The Lehigh and Lackawanna Railroad was a railway company in the United States. It was incorporated in 1864 and opened its initial line between Bethlehem, and Chapman, Pennsylvania, in 1867. At its peak, the company's line extended 25.3 mi from Bethlehem to Wind Gap, Pennsylvania. The company and its line became part of the Lehigh and New England Railroad in 1904. Part of the line was abandoned in 1962; the remainder is part of the Norfolk Southern Railway's Cement Secondary.

== History ==
The Lehigh and Lackawanna Railroad was established as the Bethlehem Railroad in 1862, for the purposes of building a railway line north from the Lehigh River in Bethlehem, Pennsylvania, following the Monocacy Creek. The line opened between Bethlehem and Chapman, north of Bath, on November 28, 1867. In Bethlehem, it interchanged with the Lehigh and Susquehanna Railroad (L&S), later part of the Central Railroad of New Jersey (CNJ). The Lehigh Coal and Navigation Company (LC&NC), owner of the L&S, leased the Lehigh and Lackawanna in 1868. The CNJ leased both the L&S and the Lehigh and Lackawanna in 1871.

Under CNJ management, the line was extended the 10 mi from Chapman to Wind Gap, opening on August 14, 1878. At Wind Gap, connection was made with the Pennsylvania and New England Railroad, another forerunner of the Lehigh and New England. Another company, the Wind Gap and Delaware Railroad, completed a line between Wind Gap and Bangor, Pennsylvania, in 1883, creating a connection with the Delaware, Lackawanna and Western Railroad.

The company was reorganized as the Lehigh and Delaware Railroad on July 7, 1904. This existence was short-lived: the Lehigh Coal and Navigation Company consolidated its various railroad properties into the Lehigh and New England Railroad (L&NE) in December 1904. The line between Bethlehem and Benders Junction, west of Wind Gap, was known as the Bethlehem Branch of the L&NE, while the section between Benders Junction and Wind Gap was incorporated into the L&NE main line.

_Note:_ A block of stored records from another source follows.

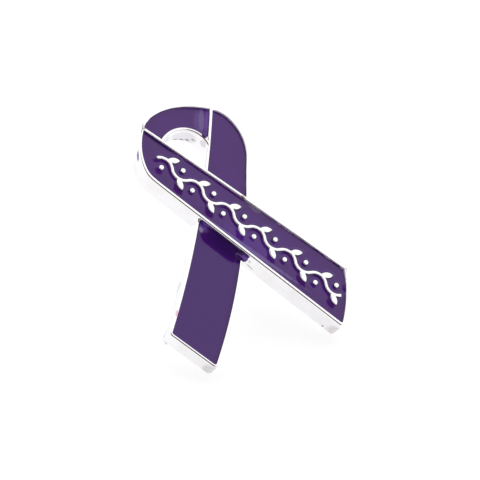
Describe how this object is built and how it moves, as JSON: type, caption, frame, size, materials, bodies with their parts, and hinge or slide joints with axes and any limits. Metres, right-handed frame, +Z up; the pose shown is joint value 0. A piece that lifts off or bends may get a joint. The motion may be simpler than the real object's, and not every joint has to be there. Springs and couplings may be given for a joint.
{
  "type": "awareness ribbon lapel pin",
  "caption": "Silver plated lapel pin shaped as a crossed ribbon, with purple enamel cells, a raised vine ornament and a straight nail at the back to go through cloth.",
  "frame": {"origin": "on the floor that the pin rests on, below the middle of its box", "axes": "+Z up from the floor, +Y along the floor from the ribbon's tails towards its loop, +X to the right of someone who looks at its face with the loop up"},
  "size_m": [0.0192, 0.0234, 0.0166],
  "materials": {
    "silver_plating": "bright silver plating, lightly worn",
    "purple_enamel": "glossy, slightly uneven surface",
    "plated_steel": "plated, fine grain"
  },
  "bodies": {
    "root": {"ribbon_casting": "silver_plating", "enamel_loop_top": "purple_enamel", "enamel_loop_side": "purple_enamel", "enamel_front_band": "purple_enamel", "enamel_back_tail": "purple_enamel", "tack_post": "plated_steel"}
  },
  "joints": []
}
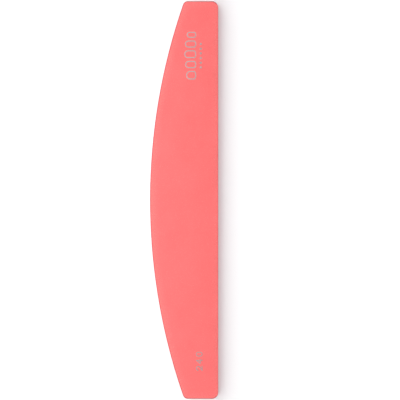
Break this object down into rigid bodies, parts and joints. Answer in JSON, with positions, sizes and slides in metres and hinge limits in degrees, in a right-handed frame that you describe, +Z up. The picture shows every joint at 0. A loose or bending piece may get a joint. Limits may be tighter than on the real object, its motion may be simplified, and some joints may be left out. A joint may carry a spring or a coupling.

The post-World War II decline in coal traffic and the shift of cement haulage from trains to trucks led to the L&NE abandoning operations on October 31, 1961. The Central Railroad of New Jersey established the Lehigh and New England Railway to acquire some of the L&NE's lines, including that part of the Bethlehem Branch between Bethlehem and Bath. The remainder was abandoned in 1962. The Lehigh and New England Railway suffered from cash-flow problems in the 1970s and was one of many Northeastern railroads included in Conrail in 1976. Conrail combined the Bethlehem Branch with the remainder of the Martins Creek Branch to form the Cement Secondary between Bethlehem and Forks Township, via Nazareth, Pennsylvania. The Norfolk Southern Railway acquired the line in the 1999 split of Conrail.